The party stumble upon a grounded ship on one of the beaches and investigate, but there is nobody alive as far as they can see, although it does appear to be a scientific vessel judging by the equipment aboard. This place becomes their base of operations as there is shelter and some provisions - in tin cans - but only enough for a few days. They work out from seeing submerged boats that they might be stuck there for a long time thanks to the currents, and that encroaching sense of decay is keenly felt, with dusty fungus spreading everywhere. And the mushrooms, of course.
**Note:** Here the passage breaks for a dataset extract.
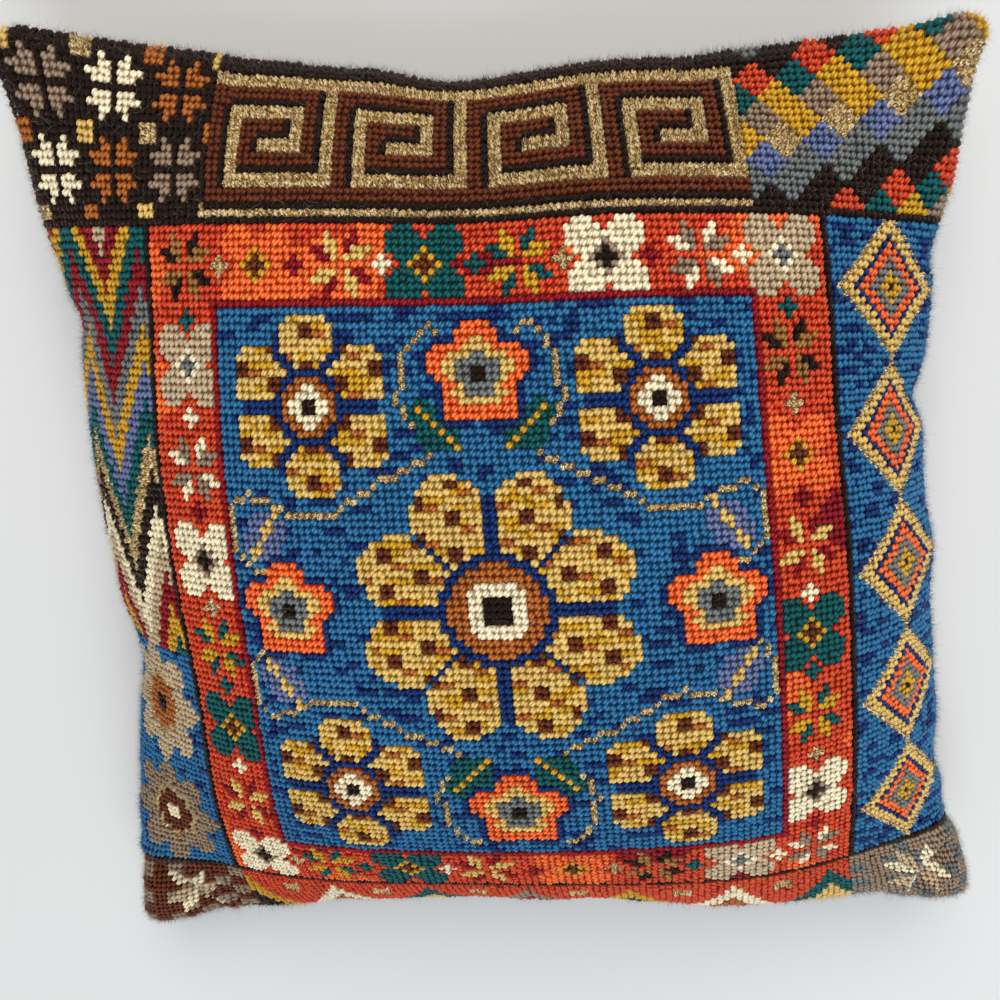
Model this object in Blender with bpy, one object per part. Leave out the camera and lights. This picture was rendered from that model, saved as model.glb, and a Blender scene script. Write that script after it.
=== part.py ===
"""Needlepoint cushion: a tent-stitched canvas panel sewn as the front of a filled cushion.

The cushion lies on its back with the needlework up (+Z) and the top of the design toward +Y.
"""
import bmesh
import bpy
import numpy as np

INCH = 0.0254
MM = 0.001

# Needlework panel, measured along the cloth
PANEL_SIDE = 14 * INCH          # seam to seam over the crown
PANEL_THICKNESS = 2.4 * MM      # canvas with its wool
PANEL_BIAS = 0.018              # lean of the upright threads, from the slant of the stitches
SEAM_TAKE_UP = 0.053            # share of the cloth that the seam gathers at a corner

# Filled shape
CROWN = 52 * MM                 # front crown above the edge roll
CROWN_FALL = 2.79               # power of the fall from crown to seam
CROWN_LEAN = (0.07, -0.08)      # how far the filling sits to the right and up
EDGE_RISE = 4.5 * MM            # half height of the rolled edge
EDGE_RUN = 7 * MM               # cloth taken by one side of the roll
CORNER_ROUND = 13 * MM          # cloth taken by the round of a corner tip
BACK_CROWN = 50 * MM            # free depth of the back below the edge roll
BACK_FALL = 2.9
SEAM_HEIGHT = 46 * MM           # seam level above the table
PIECE_GAP = 0.3 * MM

# Seam line: how far each side is drawn in at seven stations, in mm, from left to right or bottom to top
SIDE_DRAW = {
    "left": (5.4, 7.9, 14.1, 8.1, 5.4, 8.5, 2.4),
    "right": (18.6, 18.4, 15.1, 12.9, 15.0, 10.9, 7.5),
    "bottom": (13.1, 14.1, 16.7, 15.1, 11.8, 8.2, 8.5),
    "top": (0.4, -1.8, -2.0, 0.4, -5.6, -5.1, -3.1),
}
SIDES = (("left", 0, -1), ("right", 0, 1), ("bottom", 1, -1), ("top", 1, 1))

# Corner pulls in mm: side of the panel across and up, then (x, y, z) for the quarter and for its tip
CORNER_PULL = (
    (-1, 1, (17.8, 23.3, -17.0), (-17.9, 5.2, 20.6)),
    (1, 1, (-15.8, -18.3, -3.3), (19.0, 23.0, 5.6)),
    (-1, -1, (0.5, 6.5, -19.3), (-9.0, -8.8, -2.9)),
    (1, -1, (14.8, 22.6, -10.5), (-12.1, -9.7, -8.4)),
)
QUARTER_POWER, TIP_POWER = 3, 10

# Mesh stations along half the cloth, in mm from the middle of the panel
HALF_STATIONS = (0, 11, 22, 33, 44, 55, 66, 77, 88, 99, 110, 121, 132, 143, 154, 164, 171, 175, 177.8)

HALF = PANEL_SIDE / 2


def spline(t, values):
    """Smooth curve through the seven side stations, zero at both corners."""
    row = np.concatenate([[0, 0], values, [0, 0]])
    x = (np.clip(t, -1, 1) + 1) * 4
    i = np.clip(x.astype(int), 0, 7)
    f = x - i
    a, b, c, d = row[i], row[i + 1], row[i + 2], row[i + 3]
    return 0.5 * (2 * b + (c - a) * f + (2 * a - 5 * b + 4 * c - d) * f**2 + (3 * b - a - 3 * c + d) * f**3)


def run_on_table(across, along):
    """Distance covered on the table by cloth that also climbs: the threads keep their length."""
    height = CROWN * (1 - np.abs(along) ** CROWN_FALL)
    step = np.linspace(0, 1, 81)
    climb = height[..., None] * CROWN_FALL * (np.abs(across)[..., None] * step) ** (CROWN_FALL - 1)
    pace = np.sqrt(np.maximum(HALF**2 - climb**2, (0.02 * HALF) ** 2))
    mean = (pace[..., 1:] + pace[..., :-1]).mean(axis=-1) / 2
    return across * mean * (1 - SEAM_TAKE_UP * np.abs(along) ** 3)


def round_corners(u, v):
    """Bends the square of the cloth to a rounded square near its four corners."""
    reach = CORNER_ROUND / HALF
    a = np.clip((np.abs(u) - 1 + reach) / reach, 0, 1)
    b = np.clip((np.abs(v) - 1 + reach) / reach, 0, 1)
    less_u, less_v = a * (1 - np.sqrt(1 - b**2 / 2)), b * (1 - np.sqrt(1 - a**2 / 2))
    return u - np.sign(u) * less_u * reach, v - np.sign(v) * less_v * reach


def cloth(u, v, crown, fall, sense):
    """Point of the front (sense 1) or back (sense -1) for cloth coordinates from -1 to 1, seam level at z = 0."""
    edge = 1.0
    for w in (u, v):
        edge = edge * np.sqrt(np.maximum(1 - (1 - np.clip((1 - np.abs(w)) * HALF / EDGE_RUN, 0, 1)) ** 2, 0))
    u, v = round_corners(u, v)
    x, y = run_on_table(u, v), run_on_table(v, u)
    x = x - PANEL_BIAS * y
    swell = 1 + CROWN_LEAN[0] * u * (1 - u**2) + CROWN_LEAN[1] * v * (1 - v**2)
    z = sense * (crown * (1 - np.abs(u) ** fall) * (1 - np.abs(v) ** fall) * swell + EDGE_RISE * edge)
    p = np.stack([x, y, z], axis=-1)
    for side_u, side_v, quarter, tip in CORNER_PULL:
        near = np.clip((1 + side_u * u) / 2, 0, 1) * np.clip((1 + side_v * v) / 2, 0, 1)
        for pull, power in ((quarter, QUARTER_POWER), (tip, TIP_POWER)):
            p = p + (near**power)[..., None] * np.array(pull) * MM
    for name, axis, side in SIDES:
        out, along = (u, v) if axis == 0 else (v, u)
        draw = np.clip(side * out, 0, 1) ** 3 * spline(along, SIDE_DRAW[name]) * MM
        p[..., axis] -= side * draw
    return p


def front(u, v, depth=0.0):
    """Front cloth on the grid of stations, moved in by depth along its own normal, level at the seam."""
    p = cloth(u, v, CROWN, CROWN_FALL, 1)
    if depth == 0:
        return p
    h = 2e-3
    uc, vc = np.clip(u, h - 1, 1 - h), np.clip(v, h - 1, 1 - h)
    du = cloth(uc + h, vc, CROWN, CROWN_FALL, 1) - cloth(uc - h, vc, CROWN, CROWN_FALL, 1)
    dv = cloth(uc, vc + h, CROWN, CROWN_FALL, 1) - cloth(uc, vc - h, CROWN, CROWN_FALL, 1)
    n = np.cross(du, dv)
    rim = rim_of(np.arange(p.shape[0] * p.shape[1]).reshape(p.shape[:2]))
    line = p.reshape(-1, 3)[rim]
    run = np.roll(line, -1, axis=0) - np.roll(line, 1, axis=0)
    n.reshape(-1, 3)[rim] = np.stack([run[:, 1], -run[:, 0], 0 * run[:, 0]], axis=-1)
    return p - depth * n / np.linalg.norm(n, axis=-1, keepdims=True)


def back(u, v):
    """Back cloth with the patch that the cushion's weight flattens on the table."""
    p = cloth(u, v, BACK_CROWN, BACK_FALL, -1)
    p[..., 2] = np.maximum(p[..., 2] - PIECE_GAP, -SEAM_HEIGHT)
    return p


def layer(bm, points):
    """One grid of cloth as vertices of the mesh."""
    return [[bm.verts.new(p) for p in row] for row in points]


def rim_of(grid):
    n = len(grid) - 1
    ring = [grid[i][0] for i in range(n)] + [grid[n][j] for j in range(n)]
    return ring + [grid[i][n] for i in range(n, 0, -1)] + [grid[0][j] for j in range(n, 0, -1)]


def skin(bm, grid, up):
    for i in range(len(grid) - 1):
        for j in range(len(grid) - 1):
            a, b, c, d = grid[i][j], grid[i + 1][j], grid[i + 1][j + 1], grid[i][j + 1]
            bm.faces.new((a, b, c, d) if up else (a, d, c, b))


def close(bm, rings):
    """Bands between rings that run anticlockwise seen from above, given from top to bottom."""
    for high, low in zip(rings, rings[1:]):
        for k in range(len(high)):
            m = (k + 1) % len(high)
            bm.faces.new((high[k], low[k], low[m], high[m]))


def finish(bm, name, colour, roughness, collection, move):
    """Triangulates, writes the mesh and gives it its one material."""
    bmesh.ops.translate(bm, verts=bm.verts, vec=move)
    bmesh.ops.triangulate(bm, faces=bm.faces[:], quad_method="FIXED")
    mesh = bpy.data.meshes.new(name)
    bm.to_mesh(mesh)
    bm.free()
    obj = bpy.data.objects.new(name, mesh)
    material = bpy.data.materials.new(name)
    material.use_nodes = True
    shader = material.node_tree.nodes["Principled BSDF"]
    shader.inputs["Base Color"].default_value = (*colour, 1)
    shader.inputs["Roughness"].default_value = roughness
    shader.inputs["Metallic"].default_value = 0
    mesh.materials.append(material)
    collection.objects.link(obj)


for old in list(bpy.data.objects):
    bpy.data.objects.remove(old, do_unlink=True)
collection = bpy.data.collections.new("needlepoint_cushion")
bpy.context.scene.collection.children.link(collection)

half = np.array(HALF_STATIONS) * MM / HALF
half[-1] = 1.0
stations = np.concatenate([-half[:0:-1], half])
U, V = np.meshgrid(stations, stations, indexing="ij")

face = front(U, V)
move = (-(face[..., 0].min() + face[..., 0].max()) / 2, -(face[..., 1].min() + face[..., 1].max()) / 2, SEAM_HEIGHT)

# The worked canvas: one sheet from seam to seam, its cut edge turned down at the seam.
bm = bmesh.new()
outer = layer(bm, face)
inner = layer(bm, front(U, V, PANEL_THICKNESS))
skin(bm, outer, True)
skin(bm, inner, False)
close(bm, [rim_of(outer), rim_of(inner)])
finish(bm, "needlepoint_panel", (0.10, 0.16, 0.30), 0.95, collection, move)

# The filled cushion: filling under the canvas, and the plain back cloth that meets the canvas at the seam.
bm = bmesh.new()
filling = front(U, V, PANEL_THICKNESS + PIECE_GAP)
top = layer(bm, filling)
bottom = layer(bm, back(U, V))
ledge = [bm.verts.new((v.co.x, v.co.y, v.co.z - PIECE_GAP)) for v in rim_of(top)]
skin(bm, top, True)
skin(bm, bottom, False)
close(bm, [rim_of(top), ledge, rim_of(bottom)])
finish(bm, "cushion_body", (0.13, 0.10, 0.08), 0.9, collection, move)
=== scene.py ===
"""Looks of the needlepoint cushion: a tent-stitched canvas panel sewn as the front of a filled cushion.

The cushion lies on its back with the needlework up (+Z) and the top of the design toward +Y.
"""
import math

import bpy
import numpy as np
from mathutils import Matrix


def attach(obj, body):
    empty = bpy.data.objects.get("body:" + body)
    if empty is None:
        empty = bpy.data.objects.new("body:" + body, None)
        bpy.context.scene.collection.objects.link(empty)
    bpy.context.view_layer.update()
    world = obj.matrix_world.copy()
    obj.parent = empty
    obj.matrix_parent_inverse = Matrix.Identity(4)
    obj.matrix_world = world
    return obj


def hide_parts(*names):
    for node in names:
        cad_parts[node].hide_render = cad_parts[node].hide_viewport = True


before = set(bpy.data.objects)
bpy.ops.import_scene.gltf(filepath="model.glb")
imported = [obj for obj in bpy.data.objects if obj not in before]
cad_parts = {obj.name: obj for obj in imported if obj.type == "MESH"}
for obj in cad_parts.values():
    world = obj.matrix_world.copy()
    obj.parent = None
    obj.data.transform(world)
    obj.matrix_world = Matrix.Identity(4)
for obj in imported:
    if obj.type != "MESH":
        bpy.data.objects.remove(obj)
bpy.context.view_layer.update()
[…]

Something tells Kenji, ostensibly our hero, that they shouldn't touch the mushrooms, but they're so hungry and desperate that someone is going to snap eventually. There's an unsettling mood of dread, of being inexorably drawn to their doom, that surrounds the characters, and not only because of their in-fighting but also due to the way that they are forced into a corner. It's either eat the mushrooms or die, and when they do partake a strange occurence begins. Yes, there are hallucinations (hence the druggy interpretation of the story), but transformations too as the decay sets into their bones - literally. Although the pace tends towards the sluggish, the sheer oddness of Matango convinces you to keep watching just to see if what you suspect will happen does. And that ending has to be one of the most bizarre in Japanese cinema: an accusation against the society's conformity, or its perceived pervasive and growing decadence? Music by Sadao Bekku.